Zhores Alferov, 88, Dies; Nobel Winner Paved Way for Laser Technology

Zhores Alferov, 88, Dies; Nobel Winner Paved Way for Laser Technology


“The sensation I felt then could not be compared to anything,” Dr. Alferov wrote of his early work at Ioffe.

He stuck with the institute all his life, winning the Lenin Prize, Soviet science’s highest honor, in 1972; becoming director of Ioffe in 1987; and heading the Leningrad-St. Petersburg branch of the Academy of Sciences in 1989. In the mid-1990s, he was obliged to accept support from his old rivals in America. The United States Strategic Defense Initiative, better known as “Star Wars,” helped finance Ioffe and a half dozen other Russian research centers for several years.

“You could tell it was hard for him to be in this position,” said Michael Stroscio, a University of Illinois professor of electrical and computer engineering who visited Ioffe to help oversee the Pentagon grant. “He was very professional, but kept his distance.”

Among his survivors is his wife, Tamara Darskaya; their daughter, Olga; and their son, Ivan. A first marriage had produced another daughter, but Dr. Alferov rarely spoke of the union.
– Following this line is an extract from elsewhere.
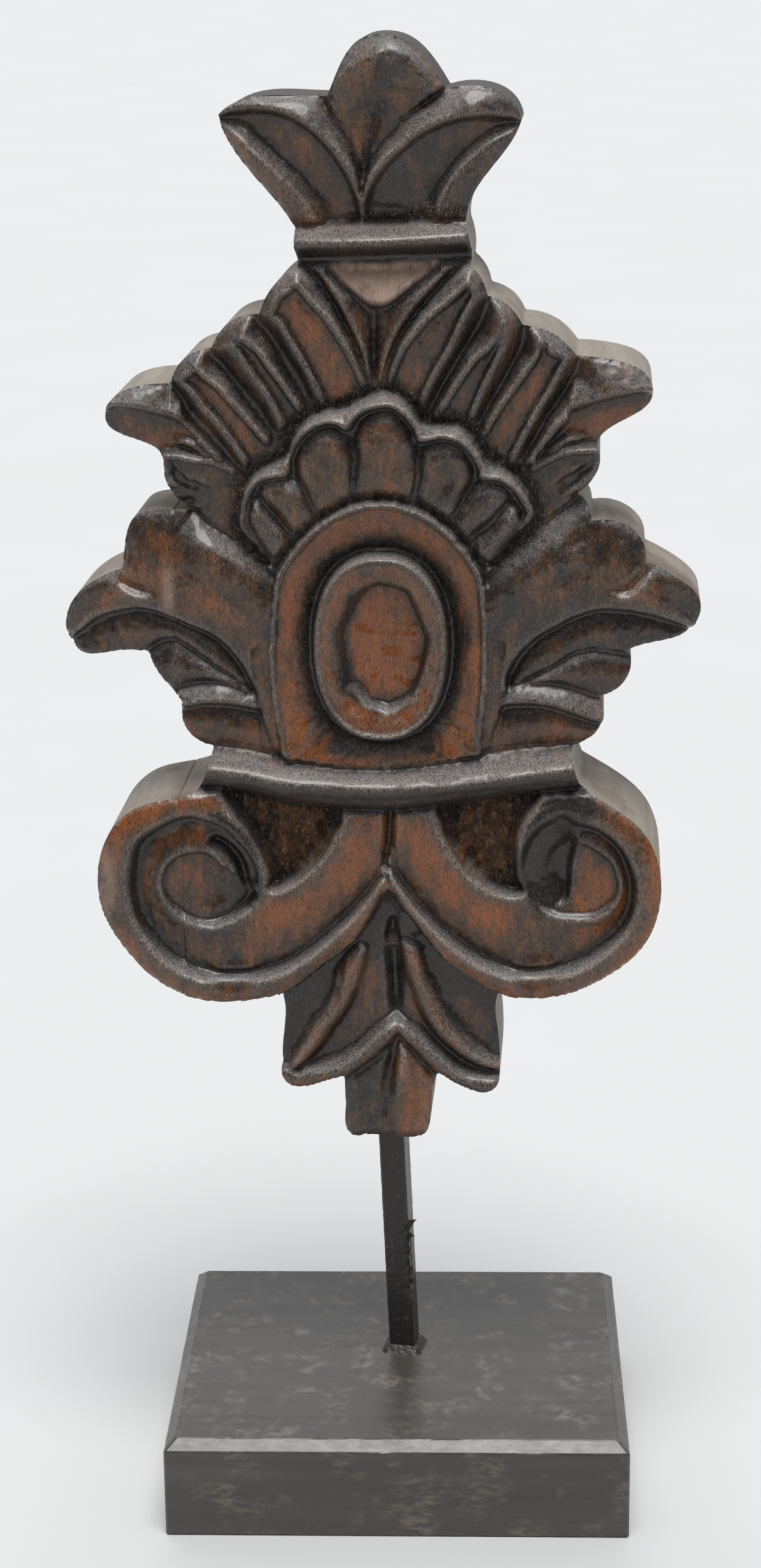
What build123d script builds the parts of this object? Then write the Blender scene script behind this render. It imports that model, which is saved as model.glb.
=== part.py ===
from build123d import *
import math
import os

# Carved finial panel on a stick-and-block display stand.
# Millimetres, +Z up, origin at the centre of the base block's underside, carved face towards -Y.

# ---------------------------------------------------------------- driving dimensions
BASE_WIDTH = 100.0
BASE_DEPTH = 85.3
BASE_HEIGHT = 22.2
CHAMFER_ACROSS = 2.5
CHAMFER_DOWN = 2.1

POST_SIDE = 5.8
POST_YAW = -11.0
POST_FOOT = Vector(0.9, 2.5, BASE_HEIGHT)
POST_HEAD = Vector(-1.3, 3.2, 79.0)
MORTISE_DEPTH = 12.0
SOCKET_DEPTH = 13.0

BEAD_WIDTH = 1.7
BEAD_HEIGHT = 1.6

BOARD_THICKNESS = 32.0
BOARD_FRONT_Y = -14.0
BOARD_YAW = 2.5
BOARD_OFFSET_X = -3.0
SEAM_X = -42.9

# depth of each carved level below the board's front plane
BAND_DEPTH = 0.5
BOSS_DEPTH = 1.5
RIM_DEPTH = 2.0
SCROLL_DEPTH = 3.0
TAIL_DEPTH = 5.0
FAN_DEPTH = 6.5
PETAL_DEPTH = 5.5
CROWN_DEPTH = 8.0
WING_DEPTH = 10.0
ARCH_DEPTH = 7.0
CHANNEL_DEPTH = 9.0
POCKET_DEPTH = 9.0
RIB_RISE = 2.0

FAN_LOWER_EDGE = 219.0
CROWN_LOWER_EDGE = 267.0
SCROLL_TOP_EDGE = 167.0
TAIL_TOP_EDGE = 113.0

# ---------------------------------------------------------------- the board's own plane
# x runs across the board, y up it, and z out of its carved face.
yaw = math.radians(BOARD_YAW)
across = Vector(math.cos(yaw), -math.sin(yaw), 0)
outward = Vector(-math.sin(yaw), -math.cos(yaw), 0)
board_plane = Plane(
    origin=Vector(0, BOARD_FRONT_Y, 0) + across * BOARD_OFFSET_X, x_dir=across, z_dir=outward
)


def slab(shape, front, back=BOARD_THICKNESS):
    """A flat shape made solid between two depths below the board's front plane."""
    placed = board_plane * Pos(0, 0, -back) * shape
    return extrude(placed, amount=back - front, dir=board_plane.z_dir)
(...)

Dr. Alferov had entered politics reluctantly, he told interviewers, his purpose being to revive domestic financing for science. He joined Russia’s parliament, the State Duma, in 1995 as a member of the party supporting the westernizing policies of President Boris Yeltsin, but he switched to the opposition Communists in the 1999 parliamentary elections, convinced that Mr. Yeltsin’s “young reformers” had brought Russia to the brink of economic ruin. (Mr. Yeltsin stunned the world when he resigned less than two weeks later, turning over the presidency to the prime minister, Vladimir V. Putin.)

Dr. Alferov served as a Communist deputy, but seldom attended Duma sessions and maintained his focus on bills affecting science and technology.

“He probably lost a bit of prestige among the intelligentsia for joining the Communists,” said Yuri Korgonyuk, a commentator at the Moscow political think tank Indem. “But everyone could see he wasn’t really a politician.”

Faith in science and its universal benefits remained Dr. Alferov’s true credo. “All that was made by human beings, in principle, was made due to science,” he said after accepting the Nobel Prize.